– di Paolo Pescopio –
Oh, Tommaso Paradiso, Tommaso Paradiso, perché non sei tu, Tommaso Paradiso?
Se qualcuno s’illudeva che dopo i Thegiornalisti non avremmo più sentito parlare di Tommaso Paradiso, be’, si sbagliava di grosso. Ne abbiamo avuti un bel po’, di singoli: “La stagione del cancro e del leone” è esattamente il sesto, che arriva dopo che l’uscita dell’attesissimo (davvero?) album d’esordio solista del cantautore è stata nuovamente rimandata – stavolta a marzo 2022.
Dispiace vedere che un produttore abile come Federico Nardelli, al lavoro con artisti estremamente validi e “freschi” come Fulminacci e tra i più poliedrici produttori nostrani, si presti, complice, all’ennesima parodia che Tommaso Paradiso fa di se stesso.

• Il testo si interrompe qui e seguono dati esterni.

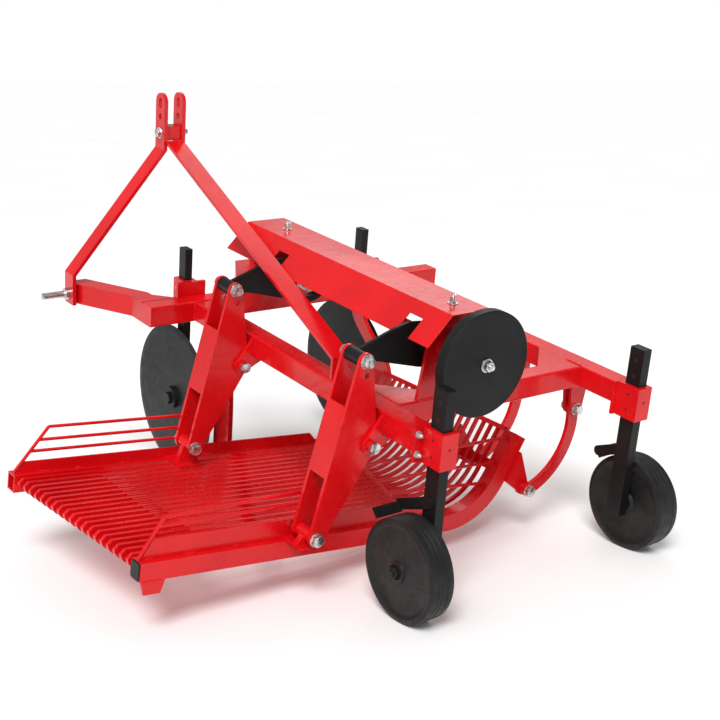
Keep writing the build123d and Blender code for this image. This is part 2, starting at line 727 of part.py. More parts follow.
# Coulter posts with their stub axles, and the clamps that bolt them to the beam
clamp_depth = DISC_POST_DEPTH + 2 * CLAMP_WALL
clamp_front = DISC_POST_Y - DISC_POST_WIDTH / 2 - CLAMP_WALL
with BuildPart() as disc_posts:
    for post_x in (LEFT_DISC_POST_X, RIGHT_DISC_POST_X):
        with BuildSketch(level(MACHINE, DISC_AXLE_Z - DISC_POST_WIDTH / 2)):
            with Locations((post_x, DISC_POST_Y)):
                Rectangle(DISC_POST_DEPTH, DISC_POST_WIDTH)
        extrude(amount=DISC_POST_TOP - DISC_AXLE_Z + DISC_POST_WIDTH / 2)
        with BuildSketch(across(MACHINE, post_x + DISC_POST_DEPTH / 2)):
            with Locations((DISC_POST_Y, DISC_AXLE_Z)):
                Circle(AXLE_R)
        extrude(amount=2 * SIDE_GAP + DISC_HUB_LENGTH)
        with BuildSketch(across(MACHINE, post_x + DISC_POST_DEPTH / 2 + 2 * SIDE_GAP + DISC_HUB_LENGTH)):
            with Locations((DISC_POST_Y, DISC_AXLE_Z)):
                RegularPolygon(AXLE_R + 8, 6)
        extrude(amount=HEAD)
disc_posts.part.label = "disc_posts"
export_step(disc_posts.part, "parts/disc_posts.step")

with BuildPart() as disc_clamps:
    for post_x in (LEFT_DISC_POST_X, RIGHT_DISC_POST_X):
        with BuildSketch(level(MACHINE, DISC_CLAMP_Z - DISC_CLAMP_HEIGHT / 2)):
            with Locations((post_x, (clamp_front - HALF) / 2)):
                Rectangle(clamp_depth, -HALF - clamp_front)
            with Locations((post_x, -HALF - CLAMP_WALL / 2)):
                Rectangle(DISC_CLAMP_PLATE, CLAMP_WALL)
            with Locations((post_x, DISC_POST_Y)):
                Rectangle(DISC_POST_DEPTH, DISC_POST_WIDTH, mode=Mode.SUBTRACT)
        extrude(amount=DISC_CLAMP_HEIGHT)
disc_clamps.part.label = "disc_clamps"
export_step(disc_clamps.part, "parts/disc_clamps.step")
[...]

Sì, perché dai, chi vogliamo prendere in giro? È da tanto, tanto tempo che Paradiso non fa altro che questo: prendere un’immagine artefatta di se stesso nei suoi “anni d’oro” con i Thegiornalisti e copiarsi, con risultati sempre più deludenti man mano che il tempo passa. Passando dall’essere una brutta copia di Luca Carboni a una copia carbone della peggiore versione di se stesso.

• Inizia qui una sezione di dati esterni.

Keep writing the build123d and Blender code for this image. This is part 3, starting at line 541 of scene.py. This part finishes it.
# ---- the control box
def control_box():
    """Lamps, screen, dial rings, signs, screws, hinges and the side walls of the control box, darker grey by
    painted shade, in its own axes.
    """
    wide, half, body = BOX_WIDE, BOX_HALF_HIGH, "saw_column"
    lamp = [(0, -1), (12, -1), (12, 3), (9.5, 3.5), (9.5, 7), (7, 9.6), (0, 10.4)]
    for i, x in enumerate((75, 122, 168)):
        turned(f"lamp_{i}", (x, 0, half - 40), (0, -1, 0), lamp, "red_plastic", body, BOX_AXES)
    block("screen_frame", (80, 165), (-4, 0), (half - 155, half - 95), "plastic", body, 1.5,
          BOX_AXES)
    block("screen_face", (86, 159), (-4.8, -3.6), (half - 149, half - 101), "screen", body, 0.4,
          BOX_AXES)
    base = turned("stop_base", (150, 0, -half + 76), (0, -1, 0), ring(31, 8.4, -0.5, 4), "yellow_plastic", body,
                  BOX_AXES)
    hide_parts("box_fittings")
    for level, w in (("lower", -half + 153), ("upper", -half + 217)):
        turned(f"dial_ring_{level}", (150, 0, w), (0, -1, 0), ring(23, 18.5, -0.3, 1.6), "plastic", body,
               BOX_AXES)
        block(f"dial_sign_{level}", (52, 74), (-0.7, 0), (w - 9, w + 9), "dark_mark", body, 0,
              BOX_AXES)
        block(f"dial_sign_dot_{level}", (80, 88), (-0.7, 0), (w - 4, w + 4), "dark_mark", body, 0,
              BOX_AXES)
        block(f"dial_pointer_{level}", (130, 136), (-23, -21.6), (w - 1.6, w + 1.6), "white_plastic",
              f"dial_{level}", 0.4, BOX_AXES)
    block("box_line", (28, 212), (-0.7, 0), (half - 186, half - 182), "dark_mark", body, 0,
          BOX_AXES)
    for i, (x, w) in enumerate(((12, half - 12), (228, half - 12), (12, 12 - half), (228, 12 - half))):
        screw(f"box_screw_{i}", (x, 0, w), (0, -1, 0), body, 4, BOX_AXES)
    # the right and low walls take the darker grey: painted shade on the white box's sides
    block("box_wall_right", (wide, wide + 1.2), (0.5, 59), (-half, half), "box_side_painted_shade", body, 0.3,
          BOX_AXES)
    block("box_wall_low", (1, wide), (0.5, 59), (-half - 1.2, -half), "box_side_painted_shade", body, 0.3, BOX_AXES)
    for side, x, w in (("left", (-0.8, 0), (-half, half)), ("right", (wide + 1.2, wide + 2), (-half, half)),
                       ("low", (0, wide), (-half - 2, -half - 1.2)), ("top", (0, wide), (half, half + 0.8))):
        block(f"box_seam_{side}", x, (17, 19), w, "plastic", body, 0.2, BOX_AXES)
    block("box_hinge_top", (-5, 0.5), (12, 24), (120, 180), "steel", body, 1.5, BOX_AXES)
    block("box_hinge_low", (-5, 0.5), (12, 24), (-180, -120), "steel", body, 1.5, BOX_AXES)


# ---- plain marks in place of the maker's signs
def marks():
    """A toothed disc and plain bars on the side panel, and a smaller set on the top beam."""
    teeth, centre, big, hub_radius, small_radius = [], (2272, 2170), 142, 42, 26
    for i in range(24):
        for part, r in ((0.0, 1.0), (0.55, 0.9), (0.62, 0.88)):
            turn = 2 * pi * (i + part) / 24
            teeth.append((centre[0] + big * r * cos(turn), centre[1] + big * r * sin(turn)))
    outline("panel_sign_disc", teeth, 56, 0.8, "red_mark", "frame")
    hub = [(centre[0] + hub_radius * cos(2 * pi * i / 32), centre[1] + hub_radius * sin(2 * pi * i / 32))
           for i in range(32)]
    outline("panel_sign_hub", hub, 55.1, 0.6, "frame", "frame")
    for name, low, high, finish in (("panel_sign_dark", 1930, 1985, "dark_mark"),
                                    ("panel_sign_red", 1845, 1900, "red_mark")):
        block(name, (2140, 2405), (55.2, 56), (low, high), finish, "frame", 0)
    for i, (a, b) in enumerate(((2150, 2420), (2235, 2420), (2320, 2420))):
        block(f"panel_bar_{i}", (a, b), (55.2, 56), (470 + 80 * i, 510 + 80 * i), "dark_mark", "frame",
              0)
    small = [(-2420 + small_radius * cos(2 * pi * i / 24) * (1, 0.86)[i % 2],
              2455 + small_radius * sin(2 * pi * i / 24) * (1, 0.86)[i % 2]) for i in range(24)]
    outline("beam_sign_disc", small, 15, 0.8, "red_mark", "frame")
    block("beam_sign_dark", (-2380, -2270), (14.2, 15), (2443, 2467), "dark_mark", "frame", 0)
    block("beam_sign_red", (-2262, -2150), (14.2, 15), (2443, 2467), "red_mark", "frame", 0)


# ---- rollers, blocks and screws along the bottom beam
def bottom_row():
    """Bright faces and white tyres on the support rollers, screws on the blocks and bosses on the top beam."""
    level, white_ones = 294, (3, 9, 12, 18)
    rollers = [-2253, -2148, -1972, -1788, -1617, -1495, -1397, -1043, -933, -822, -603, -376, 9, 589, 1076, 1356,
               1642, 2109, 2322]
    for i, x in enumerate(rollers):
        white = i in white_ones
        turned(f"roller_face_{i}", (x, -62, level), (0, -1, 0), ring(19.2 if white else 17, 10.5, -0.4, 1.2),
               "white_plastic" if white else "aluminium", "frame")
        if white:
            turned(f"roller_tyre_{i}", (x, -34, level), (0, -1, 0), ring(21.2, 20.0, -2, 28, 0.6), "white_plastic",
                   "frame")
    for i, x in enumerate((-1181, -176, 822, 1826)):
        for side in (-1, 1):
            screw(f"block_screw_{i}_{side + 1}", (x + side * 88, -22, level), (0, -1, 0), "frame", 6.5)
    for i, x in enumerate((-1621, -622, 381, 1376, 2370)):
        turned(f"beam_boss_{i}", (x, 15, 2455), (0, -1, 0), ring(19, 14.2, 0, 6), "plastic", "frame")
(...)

Io credo nel grandissimo potere di convincimento dei media: non dubito che qualsiasi mostro questo “”progetto artistico”” partorirà come album avrà un successo quantomeno discreto, farà il suo buon numero di stream, sono certo che un bel po’ di gente ci andrà pure, ai live di Tommaso Paradiso; penso che ci sarà pure una certa quantità di merchandising venduto.

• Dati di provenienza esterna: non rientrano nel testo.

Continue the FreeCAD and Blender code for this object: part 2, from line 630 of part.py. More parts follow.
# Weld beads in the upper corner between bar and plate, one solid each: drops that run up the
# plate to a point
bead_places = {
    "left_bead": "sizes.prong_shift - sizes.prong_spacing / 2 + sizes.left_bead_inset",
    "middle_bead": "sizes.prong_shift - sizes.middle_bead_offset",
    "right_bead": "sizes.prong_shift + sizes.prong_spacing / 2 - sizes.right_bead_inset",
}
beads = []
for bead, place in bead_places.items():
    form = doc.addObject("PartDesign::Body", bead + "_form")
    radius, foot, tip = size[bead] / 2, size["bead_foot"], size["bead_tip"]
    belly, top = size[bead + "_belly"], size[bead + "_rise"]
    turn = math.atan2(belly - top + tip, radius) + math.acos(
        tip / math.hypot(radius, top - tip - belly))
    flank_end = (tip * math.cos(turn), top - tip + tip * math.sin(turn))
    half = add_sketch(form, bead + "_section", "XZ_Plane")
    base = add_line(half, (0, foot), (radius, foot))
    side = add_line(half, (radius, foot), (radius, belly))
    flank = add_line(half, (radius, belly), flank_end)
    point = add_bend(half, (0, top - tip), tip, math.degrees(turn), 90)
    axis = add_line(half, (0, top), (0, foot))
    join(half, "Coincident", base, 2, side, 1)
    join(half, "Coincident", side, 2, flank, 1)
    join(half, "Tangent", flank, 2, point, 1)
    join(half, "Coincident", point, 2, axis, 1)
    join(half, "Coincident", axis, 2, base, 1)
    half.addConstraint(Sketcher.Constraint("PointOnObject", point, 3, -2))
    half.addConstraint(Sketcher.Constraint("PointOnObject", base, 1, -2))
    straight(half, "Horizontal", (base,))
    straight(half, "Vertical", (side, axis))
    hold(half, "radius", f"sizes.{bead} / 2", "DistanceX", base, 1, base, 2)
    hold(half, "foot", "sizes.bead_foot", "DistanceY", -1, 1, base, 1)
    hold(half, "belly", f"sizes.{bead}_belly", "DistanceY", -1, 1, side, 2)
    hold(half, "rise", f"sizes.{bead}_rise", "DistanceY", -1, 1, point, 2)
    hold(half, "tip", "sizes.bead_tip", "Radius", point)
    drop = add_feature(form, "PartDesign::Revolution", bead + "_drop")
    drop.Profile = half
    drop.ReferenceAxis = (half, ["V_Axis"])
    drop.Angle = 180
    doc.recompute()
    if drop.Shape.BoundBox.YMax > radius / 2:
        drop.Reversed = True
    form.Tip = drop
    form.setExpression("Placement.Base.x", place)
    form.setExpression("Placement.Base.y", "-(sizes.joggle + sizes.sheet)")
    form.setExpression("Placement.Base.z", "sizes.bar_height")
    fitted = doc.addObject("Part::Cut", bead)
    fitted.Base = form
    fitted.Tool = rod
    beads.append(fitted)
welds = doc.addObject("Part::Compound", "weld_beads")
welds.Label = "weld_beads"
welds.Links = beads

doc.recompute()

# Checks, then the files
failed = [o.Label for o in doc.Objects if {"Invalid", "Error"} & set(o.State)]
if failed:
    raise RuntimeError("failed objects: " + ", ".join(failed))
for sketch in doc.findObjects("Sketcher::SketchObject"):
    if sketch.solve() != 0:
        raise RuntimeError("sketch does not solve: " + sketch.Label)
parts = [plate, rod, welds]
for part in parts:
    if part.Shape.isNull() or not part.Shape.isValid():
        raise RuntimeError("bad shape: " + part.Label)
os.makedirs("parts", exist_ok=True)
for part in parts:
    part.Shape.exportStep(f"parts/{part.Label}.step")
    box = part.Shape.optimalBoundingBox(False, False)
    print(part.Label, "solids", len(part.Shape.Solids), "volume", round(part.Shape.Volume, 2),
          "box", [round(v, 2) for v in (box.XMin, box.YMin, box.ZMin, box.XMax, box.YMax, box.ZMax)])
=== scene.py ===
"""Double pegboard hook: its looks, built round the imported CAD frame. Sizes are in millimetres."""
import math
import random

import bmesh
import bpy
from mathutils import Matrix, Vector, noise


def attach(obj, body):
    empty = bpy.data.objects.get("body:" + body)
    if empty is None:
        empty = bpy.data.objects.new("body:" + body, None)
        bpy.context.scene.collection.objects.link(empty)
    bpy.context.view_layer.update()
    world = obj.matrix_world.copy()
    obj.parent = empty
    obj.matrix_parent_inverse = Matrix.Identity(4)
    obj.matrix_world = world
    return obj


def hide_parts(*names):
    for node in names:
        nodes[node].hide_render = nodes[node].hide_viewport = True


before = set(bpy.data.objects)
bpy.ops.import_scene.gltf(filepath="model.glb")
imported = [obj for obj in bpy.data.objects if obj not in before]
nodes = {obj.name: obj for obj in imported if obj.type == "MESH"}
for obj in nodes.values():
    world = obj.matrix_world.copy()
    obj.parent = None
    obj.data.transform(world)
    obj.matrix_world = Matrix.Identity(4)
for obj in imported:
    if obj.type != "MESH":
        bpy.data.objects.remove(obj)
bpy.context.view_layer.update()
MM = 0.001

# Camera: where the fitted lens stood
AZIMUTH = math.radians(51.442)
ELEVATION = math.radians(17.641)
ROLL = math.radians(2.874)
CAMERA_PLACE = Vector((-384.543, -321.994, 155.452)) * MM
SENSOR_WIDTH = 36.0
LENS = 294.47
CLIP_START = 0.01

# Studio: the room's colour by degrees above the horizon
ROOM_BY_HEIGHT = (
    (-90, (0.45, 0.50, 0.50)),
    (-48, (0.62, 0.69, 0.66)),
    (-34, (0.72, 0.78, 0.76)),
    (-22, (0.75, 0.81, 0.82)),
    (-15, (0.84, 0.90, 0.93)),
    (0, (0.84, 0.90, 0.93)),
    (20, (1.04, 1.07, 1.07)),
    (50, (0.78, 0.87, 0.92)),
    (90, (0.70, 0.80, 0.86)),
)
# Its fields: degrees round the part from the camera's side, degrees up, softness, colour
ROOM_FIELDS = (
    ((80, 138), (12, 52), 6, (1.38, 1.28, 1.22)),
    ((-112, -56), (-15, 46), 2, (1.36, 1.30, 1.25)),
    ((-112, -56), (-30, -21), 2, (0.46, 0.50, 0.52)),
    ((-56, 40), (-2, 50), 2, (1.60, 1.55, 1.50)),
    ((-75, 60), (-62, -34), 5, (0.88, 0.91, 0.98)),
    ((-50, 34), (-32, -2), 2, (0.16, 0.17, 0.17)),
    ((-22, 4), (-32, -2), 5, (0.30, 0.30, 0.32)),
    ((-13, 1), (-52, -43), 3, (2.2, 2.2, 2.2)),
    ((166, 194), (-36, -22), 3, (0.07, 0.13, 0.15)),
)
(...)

Ma guardandoci in faccia e diciamocelo: c’era davvero bisogno di una canzone come “La stagione del cancro e del leone” o come qualsiasi altra delle canzoni di questo Tommaso Paradiso dell’ultimo periodo? C’era davvero bisogno di: «Ma che splendida mattina / E che gioia questi alberi / L’aria fresca sa di pino / Serve una musica tipo, tipo / Tipo questa», o di: «Ci vogliamo alzare / La scuola è finita / La messa è finita / L’ho sentito pure al televisore / E invece la stagione del cancro e del leonе / La dobbiamo giocare noi»?
Mi viene da dire, sinceramente, che questa canzone sia il nulla. È il mio lavoro, vi assicuro che m’impegno un sacco, ma non riesco assolutamente a trovare un motivo per ascoltarla di nuovo, dopo essermi avventurato in quest’impresa una prima volta – e addirittura una seconda, non sia mai che magari mi fossi perso qualche dettaglio. Non è interessante, non è originale, non è neanche fatta bene. Non trovo una singola nota di merito, ma un sacco di note che potevano non essere sprecate in questo modo.
Mi dispiace, ma forse dobbiamo anche porre un limite a questo costante “va bene tutto” imperante nel mercato discografico di questi tempi, a quest’inno alla mediocrità, biascicato forte in ogni spaziato mediatico che resta alla musica italiana.
Io in alcuni punti sento Curreri con La faccia delle donne, sbaglio?